CRONY CAPITALISM has become an epithet on both the left and the right. Both Ralph Nader and Sarah Palin have condemned the practice. It is a concept that is as unpopular at Tea Party rallies as it is in the makeshift campgrounds of Occupy Wall Street, one of the few points of agreement between the powdered wig and the Birkenstock sets. “The American people do not like Friendly Fascism,” TAS editor-in-chief R. Emmett Tyrrell, Jr. writes in a forthcoming book. “They do not even like corporate cronyism.” Yet it is less clear what this stance means for most people in practice.
Most liberals still believe targeted government investment in renewable energies and other emerging technologies is both environmentally sound and essential to a positive, jobs-creating economic program.

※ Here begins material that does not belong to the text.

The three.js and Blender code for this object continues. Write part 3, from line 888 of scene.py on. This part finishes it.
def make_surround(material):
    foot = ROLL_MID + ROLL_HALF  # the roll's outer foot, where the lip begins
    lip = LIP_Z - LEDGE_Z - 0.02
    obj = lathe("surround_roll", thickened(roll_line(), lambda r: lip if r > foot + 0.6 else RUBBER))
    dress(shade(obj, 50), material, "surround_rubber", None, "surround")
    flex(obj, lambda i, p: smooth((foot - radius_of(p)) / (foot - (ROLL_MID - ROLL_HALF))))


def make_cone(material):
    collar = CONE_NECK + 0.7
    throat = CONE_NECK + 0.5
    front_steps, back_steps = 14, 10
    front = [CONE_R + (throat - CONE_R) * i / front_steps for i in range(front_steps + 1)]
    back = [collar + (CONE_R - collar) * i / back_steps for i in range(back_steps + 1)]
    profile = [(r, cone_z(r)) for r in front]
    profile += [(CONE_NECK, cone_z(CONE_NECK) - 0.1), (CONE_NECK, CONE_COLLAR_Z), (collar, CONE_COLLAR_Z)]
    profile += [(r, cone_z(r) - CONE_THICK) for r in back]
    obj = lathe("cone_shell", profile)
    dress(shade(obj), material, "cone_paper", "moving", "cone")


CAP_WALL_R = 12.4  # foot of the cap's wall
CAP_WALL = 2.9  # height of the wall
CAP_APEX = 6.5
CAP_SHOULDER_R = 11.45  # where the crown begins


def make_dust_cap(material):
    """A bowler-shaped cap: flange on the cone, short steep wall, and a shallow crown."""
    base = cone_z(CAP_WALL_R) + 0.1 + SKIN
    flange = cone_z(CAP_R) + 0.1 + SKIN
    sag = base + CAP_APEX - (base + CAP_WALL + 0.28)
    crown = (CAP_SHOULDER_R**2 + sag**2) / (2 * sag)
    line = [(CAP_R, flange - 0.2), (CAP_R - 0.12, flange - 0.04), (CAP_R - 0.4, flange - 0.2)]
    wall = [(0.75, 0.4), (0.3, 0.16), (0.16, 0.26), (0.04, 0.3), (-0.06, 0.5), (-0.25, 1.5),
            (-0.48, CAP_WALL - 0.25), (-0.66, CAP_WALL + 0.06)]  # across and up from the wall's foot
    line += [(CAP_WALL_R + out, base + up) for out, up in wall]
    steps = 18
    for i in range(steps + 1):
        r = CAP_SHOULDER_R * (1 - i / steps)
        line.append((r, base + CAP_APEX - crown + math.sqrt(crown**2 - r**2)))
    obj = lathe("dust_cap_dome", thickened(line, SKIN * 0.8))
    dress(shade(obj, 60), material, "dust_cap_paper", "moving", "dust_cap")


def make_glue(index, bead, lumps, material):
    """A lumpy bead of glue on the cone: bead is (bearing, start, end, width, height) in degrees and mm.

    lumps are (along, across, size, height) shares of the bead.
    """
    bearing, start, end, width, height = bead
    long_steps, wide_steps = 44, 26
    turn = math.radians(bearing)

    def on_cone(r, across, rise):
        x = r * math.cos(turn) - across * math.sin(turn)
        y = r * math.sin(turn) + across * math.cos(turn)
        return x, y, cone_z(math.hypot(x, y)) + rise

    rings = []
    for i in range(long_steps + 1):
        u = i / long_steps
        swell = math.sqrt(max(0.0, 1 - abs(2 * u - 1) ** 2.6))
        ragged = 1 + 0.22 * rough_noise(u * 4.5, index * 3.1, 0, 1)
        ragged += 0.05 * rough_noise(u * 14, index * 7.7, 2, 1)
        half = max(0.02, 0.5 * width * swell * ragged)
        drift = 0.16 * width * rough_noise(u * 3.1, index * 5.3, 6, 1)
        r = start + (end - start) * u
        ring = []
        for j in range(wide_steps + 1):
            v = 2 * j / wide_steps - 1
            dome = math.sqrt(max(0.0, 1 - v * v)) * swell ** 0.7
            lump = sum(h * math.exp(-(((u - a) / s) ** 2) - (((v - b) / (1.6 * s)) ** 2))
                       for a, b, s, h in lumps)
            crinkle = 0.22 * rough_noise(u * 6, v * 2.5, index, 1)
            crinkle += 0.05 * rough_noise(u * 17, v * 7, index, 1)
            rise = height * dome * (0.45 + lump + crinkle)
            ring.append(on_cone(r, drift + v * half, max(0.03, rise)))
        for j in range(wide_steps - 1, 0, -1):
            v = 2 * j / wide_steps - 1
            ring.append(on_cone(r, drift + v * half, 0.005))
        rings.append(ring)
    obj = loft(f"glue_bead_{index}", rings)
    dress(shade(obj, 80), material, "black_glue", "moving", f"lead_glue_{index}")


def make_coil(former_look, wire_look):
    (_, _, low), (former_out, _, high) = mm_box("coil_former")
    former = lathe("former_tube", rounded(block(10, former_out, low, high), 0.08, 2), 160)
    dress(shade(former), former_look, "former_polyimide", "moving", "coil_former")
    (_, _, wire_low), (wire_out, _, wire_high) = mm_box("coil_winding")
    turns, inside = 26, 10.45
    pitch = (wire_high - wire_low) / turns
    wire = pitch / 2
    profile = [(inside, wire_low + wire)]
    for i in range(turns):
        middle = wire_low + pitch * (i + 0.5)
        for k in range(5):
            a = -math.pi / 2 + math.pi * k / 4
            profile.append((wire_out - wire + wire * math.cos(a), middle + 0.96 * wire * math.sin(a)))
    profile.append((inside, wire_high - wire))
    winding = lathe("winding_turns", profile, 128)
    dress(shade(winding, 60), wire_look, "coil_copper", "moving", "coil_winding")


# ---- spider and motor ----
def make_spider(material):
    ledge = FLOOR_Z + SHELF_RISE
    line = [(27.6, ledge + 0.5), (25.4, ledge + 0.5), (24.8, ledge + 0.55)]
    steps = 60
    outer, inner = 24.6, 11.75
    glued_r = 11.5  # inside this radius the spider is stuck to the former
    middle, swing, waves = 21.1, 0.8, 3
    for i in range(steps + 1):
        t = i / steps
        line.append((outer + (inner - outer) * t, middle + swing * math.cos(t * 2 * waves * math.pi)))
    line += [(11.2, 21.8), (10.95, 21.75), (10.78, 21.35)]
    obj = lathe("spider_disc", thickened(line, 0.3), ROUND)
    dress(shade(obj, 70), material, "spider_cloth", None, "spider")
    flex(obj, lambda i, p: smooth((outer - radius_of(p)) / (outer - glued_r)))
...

They don’t see how the corporatist intersection between government and big businesses like GE and GM, which they distrust, is related to the green jobs movement they think is a worthy public endeavor. Similarly, many conservatives still wrongly conflate a reflexive defense of business-no matter how dependent on government a particular business may be-with defending free markets.
On the right, government boondoggles undertaken in the name of national security often elicit insufficient scrutiny. On the left, such projects undertaken in the name of environmentalism attract almost nonexistent scrutiny. Many people across the political spectrum appear to believe that the solution to crony capitalism is to even further entangle government and business, described by the Wall Street Journal editorial page as demanding “capitalists to be more answerable to the politicians”-something that inexorably leads to more cronyism.
Crony capitalism isn’t an inherently liberal problem. But it is at best a design flaw and at worst a deliberate feature in the economic and environmental policies of this administration, supported by most liberals. In pronouncing the Obama White House scandal-free, the columnist Jonathan Alter argued that the greening of crony capitalism didn’t really count as a scandal. To paraphrase the late Daniel Patrick Moynihan, this seems like defining scandals down.